(begin)

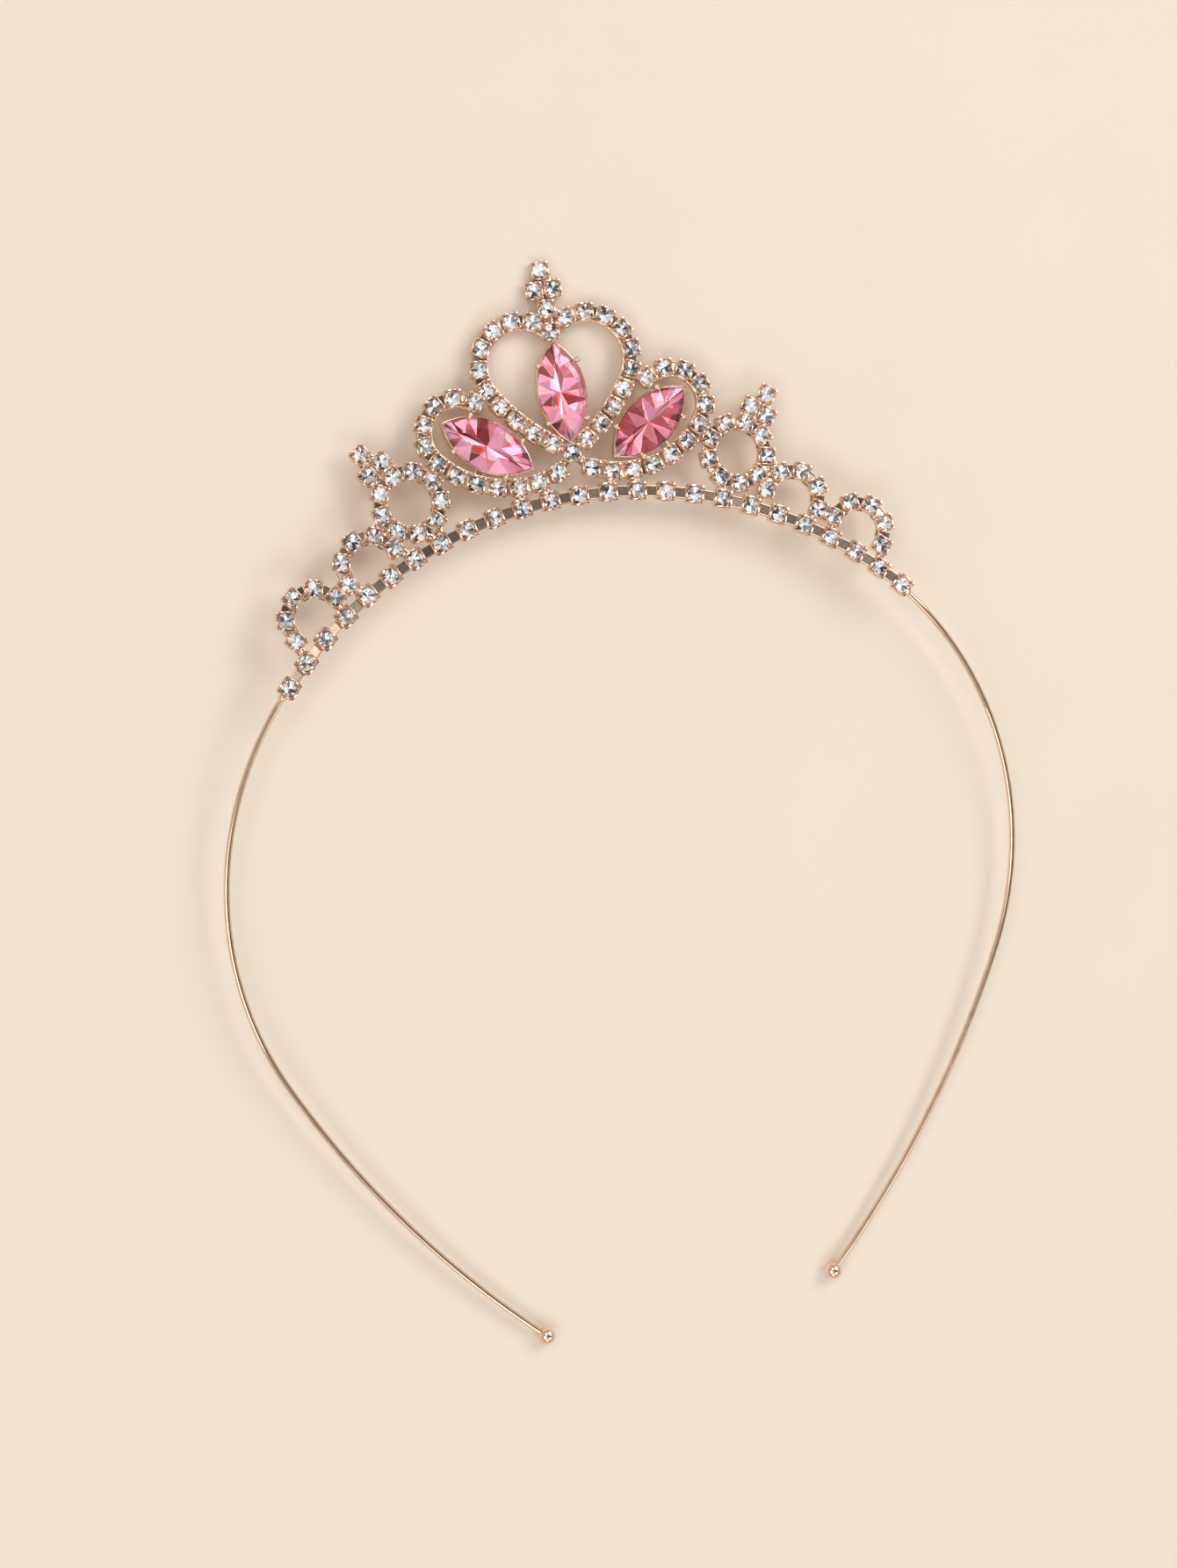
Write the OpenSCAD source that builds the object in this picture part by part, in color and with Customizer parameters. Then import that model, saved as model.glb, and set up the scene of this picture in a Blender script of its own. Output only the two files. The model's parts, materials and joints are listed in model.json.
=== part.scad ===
// Mini crown headband: a crown of rhinestone cup chain soldered to a thin wire band with ball tips.
// The crown is laid out flat, then tilted to the pose in which it lies on the band's two balls
// and on its middle cross. +Y is the crown's top, +Z the side of the stones, and +X the right side
// as seen from the stones' side.

/* [Band] */
// Diameter of the band's wire
wire_d = 1.2; // [0.9:0.1:1.6]
// Radius of the band over the temples, to the wire's middle
temple_r = 58; // [54:1:62]
// Turn of the band over each temple, in degrees
temple_turn = 67; // [60:1:72]
// Radius of the nearly straight tails, to the wire's middle
tail_r = 180; // [140:5:240]
// Turn of each tail, in degrees
tail_turn = 20; // [15:1:24]
// Angle between the crown's plane and the band's plane, in degrees
crown_tilt = 8.8; // [7:0.1:11]
// Diameter of a ball tip
ball_d = 3; // [2.4:0.1:4]
// Play between the wire and its hole in a ball tip
ball_play = 0.1; // [0.05:0.01:0.15]

/* [Cups and links] */
// Width of a square cup
cup_w = 3.2; // [3:0.05:3.4]
// Thickness of a cup's floor, and of links and solder bars
floor_t = 0.35; // [0.25:0.05:0.5]
// Height of the walls of cups and settings, from the cups' backs
wall_top = 1.5; // [1.3:0.05:1.7]
// Width of the links in the dense chain
link_w = 1.3; // [1:0.1:1.8]
// Width of the flat links in the base row
row_link_w = 2.3; // [1.8:0.1:2.8]
// Distance between two cups along a string of the dense chain, to which each string is evened out
chain_pitch = 3.56; // [3.4:0.02:3.9]
// Width of a solder bar between two strings
solder_w = 1.2; // [0.9:0.1:1.6]
// Distance up to which cups of two neighbouring strings are soldered together
solder_reach = 4.1; // [3.6:0.1:4.4]
// Gap between metal edges that solder closes
solder_gap = 0.2; // [0.1:0.02:0.3]
// Depth to which the band's wire is sunk into the backs of the base row
wire_sink = 0.2; // [0.1:0.05:0.3]
// Diameter of the solder bead where the band leaves the base row
bead_d = 1.6; // [1.4:0.1:2]

/* [Rhinestones] */
// Diameter of a rhinestone across its corners
stone_d = 2.6; // [2.4:0.05:2.7]
// Diameter of the stone's flat table
stone_table_d = 1.5; // [1.2:0.05:1.8]
// Diameter of the stone's flat back
stone_back_d = 1; // [0.6:0.05:1.4]
// Height of the stone's girdle above the cup's back
stone_girdle_z = 1.15; // [1:0.05:1.3]
// Height of the stone's table above the cup's back
stone_top_z = 1.85; // [1.6:0.05:2]
// Play between a stone and its cup
stone_play = 0.12; // [0.1:0.01:0.16]

/* [Base row] */
// Radius of the base row, to the middle of its cups
row_r = 71.5; // [68:0.5:76]
// Distance between two cups of the base row
row_pitch = 4.94; // [4.8:0.02:5.1]
// Number of cups on each side of the middle cup
row_side_count = 12; // [12:1:13]

/* [Heart] */
// Height of the heart's bottom cup above the row's middle cup
heart_rise = 7.1; // [6.8:0.1:7.6]
// Radius of the heart's lobes
lobe_r = 7.45; // [7.2:0.05:8]
// Distance of a lobe's centre from the crown's axis
lobe_x = 5.6; // [5.4:0.05:6]
// Height of the lobes' centres above the heart's bottom cup
lobe_rise = 15.1; // [14.5:0.1:16]
// Radius of the heart's sides
side_r = 33; // [28:1:42]

/* [Crosses] */
// Height of the middle cross's lowest cup above the heart's notch
cross_rise = 3.8; // [3.6:0.05:4.2]
// Distance between two rows of cups in a cross
cross_pitch = 3.15; // [3.05:0.05:3.4]
// Distance of the ring cross's side cups outside the ring
ring_cross_rise = 2.8; // [2.6:0.05:3.2]

/* [Side loops] */
// Radius of a loop's round end
loop_r = 5.9; // [5.6:0.1:6.4]
// Radius of a loop's long sweep under the heart
sweep_r = 17.2; // [16:0.2:18.4]
// Distance between the heart's lobe and a loop's round end
heart_loop_gap = 2.45; // [2.4:0.05:2.8]
// Distance between the base row and a loop's sweep
row_loop_gap = 3.3; // [3.1:0.05:3.6]

/* [Small rings] */
// Radius of a small ring
ring_r = 5.1; // [4.9:0.05:5.5]
// Height of a small ring's centre above the base row
ring_rise = 8.15; // [7.9:0.05:8.6]
// Distance between a loop and the small ring beside it
loop_ring_gap = 2.8; // [2.75:0.05:3.2]

/* [Arches] */
// Radius of an arch
arch_r = 4.8; // [4.6:0.05:5.2]
// Height of an arch's centre above the base row
arch_rise = 3.4; // [3.2:0.1:4]
// Distance between a small ring and the inner arch
ring_arch_gap = 2.25; // [2.2:0.05:2.6]
// Distance between the two arches
arch_gap = 2.95; // [2.9:0.05:3.4]

/* [Navettes] */
// Length of a pink navette stone
navette_l = 15.8; // [15:0.1:16.6]
// Width of a navette stone
navette_w = 7.8; // [7.2:0.1:8.2]
// Height of a navette's table above the cups' backs
navette_top_z = 3.4; // [3:0.1:4]
// Height of a navette's girdle above the cups' backs
navette_girdle_z = 1.9; // [1.7:0.1:2.1]
// Share of a navette's length and width that its table takes
navette_table = 0.58; // [0.5:0.01:0.66]
// Thickness of a navette setting's wall
setting_wall = 0.25; // [0.2:0.05:0.35]
// Play between a navette and its setting
navette_play = 0.12; // [0.1:0.01:0.15]
// Diameter of the round tips on a navette setting's prongs
prong_tip_d = 0.8; // [0.7:0.05:1]
// Place of the prongs along a navette, as a share of its half length
prong_along = 0.55; // [0.45:0.05:0.6]
// Distance between a side navette's setting and the middle of the loop's sweep
side_navette_gap = 2.2; // [2:0.05:2.4]
// Turn of a side navette's place round the sweep, in degrees from straight below
side_navette_turn = 23.5; // [22:0.1:25.5]
// Slant of a side navette, in degrees
side_navette_slant = 34.5; // [32:0.5:37]

/* [Hidden] */

rose_gold = [0.93, 0.74, 0.60];
crystal = [0.92, 0.93, 0.95];
pink = [0.93, 0.45, 0.60];

// Angles of the long sweep's start, of its join to the loop's round end, and of the loop's end
sweep_start = -113;
sweep_join = -39.6;
loop_end = 127;
// Half the turn of an arch, turn of a ring's first cup and lean of a ring's cross, from the row's radius
arch_half_turn = 92;
ring_turn = -5;
ring_cross_lean = -17;
// Number of corners of a navette setting's outline
setting_corners = 32;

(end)

■ **Work to do**: In the material above, how many lines hold the word "that"? Say only the number.

■ **Task response**: 3